C'est dans ce cadre que tel élève pourra exprimer ses sentiments: « c'est injuste » ou « c'est normal », revendiquer « la même règle pour tous » ou comprendre que des variations soient acceptables. L'enseignant dispose à ce moment là e toutes ses capacités et de son autorité pour confirmer, contredire, expliquer.

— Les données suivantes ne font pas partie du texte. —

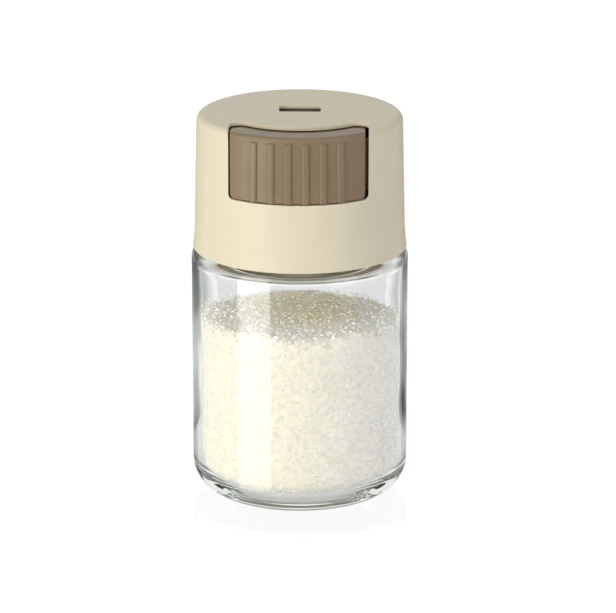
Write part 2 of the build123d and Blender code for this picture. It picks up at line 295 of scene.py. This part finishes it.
# The salt
# Coarse table salt, poured in loose, so its surface is a low slope and its outer crystals lie
# against the glass. A packed bed fills the jar, and loose crystals stand out of it.
salt_floor_gap = 0.1 * mm
salt_wall_gap = 0.08 * mm
salt_floor = jar_floor + salt_floor_gap
salt_radius = jar_inside - salt_wall_gap
salt_corner = 5.9 * mm
salt_level = 51 * mm
salt_slope = math.tan(math.radians(0.8))
salt_top_middle = (2 * mm, 6 * mm, salt_level)
hump_height = 1.1 * mm
hump_scale = 70
ripple_height = 0.4 * mm
ripple_scale = 260
ripple_layer = 3
bed_inset = 0.26 * mm
crystal_reach = 0.6 * mm
heap_round = 2.6 * mm


def salt_height(x, y):
    """Height of the salt's surface: a slope up to the front, with soft humps."""
    humps = noise.noise(Vector((x * hump_scale, y * hump_scale, 0))) * hump_height
    ripples = noise.noise(Vector((x * ripple_scale, y * ripple_scale, ripple_layer))) * ripple_height
    return salt_level - y * salt_slope + humps + ripples


def shader_group(name, inputs, outputs):
    """An empty shader group with named sockets, with what it is given and what it makes."""
    group = bpy.data.node_groups.new(name, "ShaderNodeTree")
    for socket, kind in inputs.items():
        group.interface.new_socket(socket, in_out="INPUT", socket_type=f"NodeSocket{kind}")
    for socket, kind in outputs.items():
        group.interface.new_socket(socket, in_out="OUTPUT", socket_type=f"NodeSocket{kind}")
    given = group.nodes.new("NodeGroupInput").outputs
    made = group.nodes.new("NodeGroupOutput").inputs
    return group, given, made


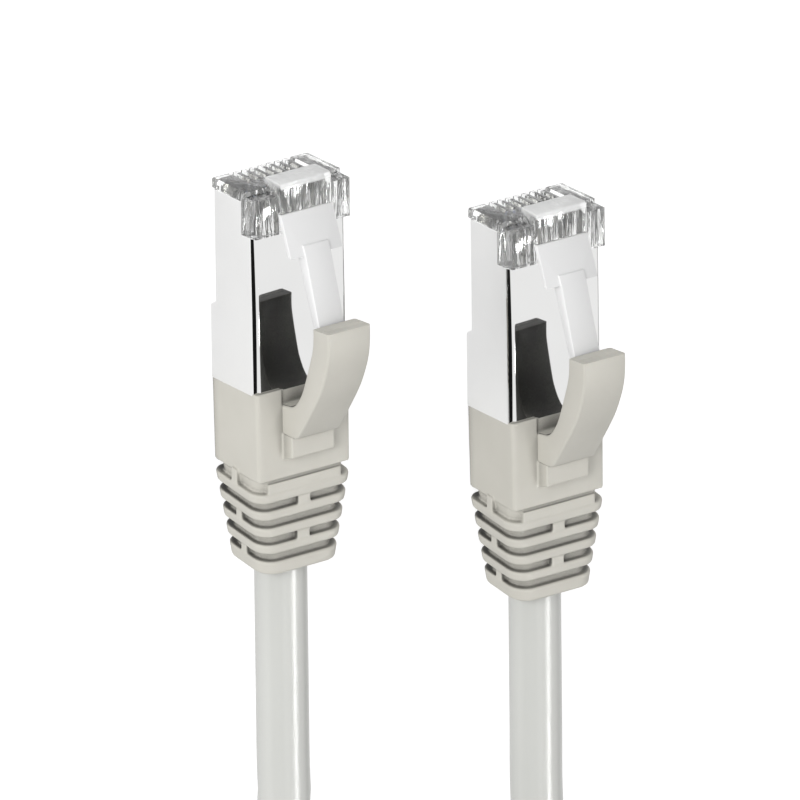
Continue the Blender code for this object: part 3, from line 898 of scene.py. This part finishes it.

Il dira en particulier:

    • que c'est à lui, en tant qu'adulte, de prendre la décision de « différencier » l'application des règles.

    • qu'il ne demande à chacun pas moins que ce qui est possible, mais pas non plus ce qui n'est pas faisable.

    • que quand on est grand, on ne redevient pas petit (on peut en avoir envie, mais l'adulte est là pour l'en empêcher).

    • que l'on ne devient pas grand d'un seul coup: il faut du temps, il se produit des avancées et des reculs.

    • qu'il sera toujours possible au cours du « conseil » de prendre la parole pour exprimer son accord, son désaccord, son incompréhension et proposer ses idées pour améliorer la vie commune.

Pas plus à l'école que dans la vie sociale, la loi n'a vocation à la rigidité. Elle demeure en toutes circonstances un cadre vivant et souple. Cette modalité ne l'affaiblit pas mais exige par contre, de la part de l'éducateur, une conviction forte. C'est en raison de notre soumission à la loi que nous sommes aptes à l'incarner avec souplesse et nuances.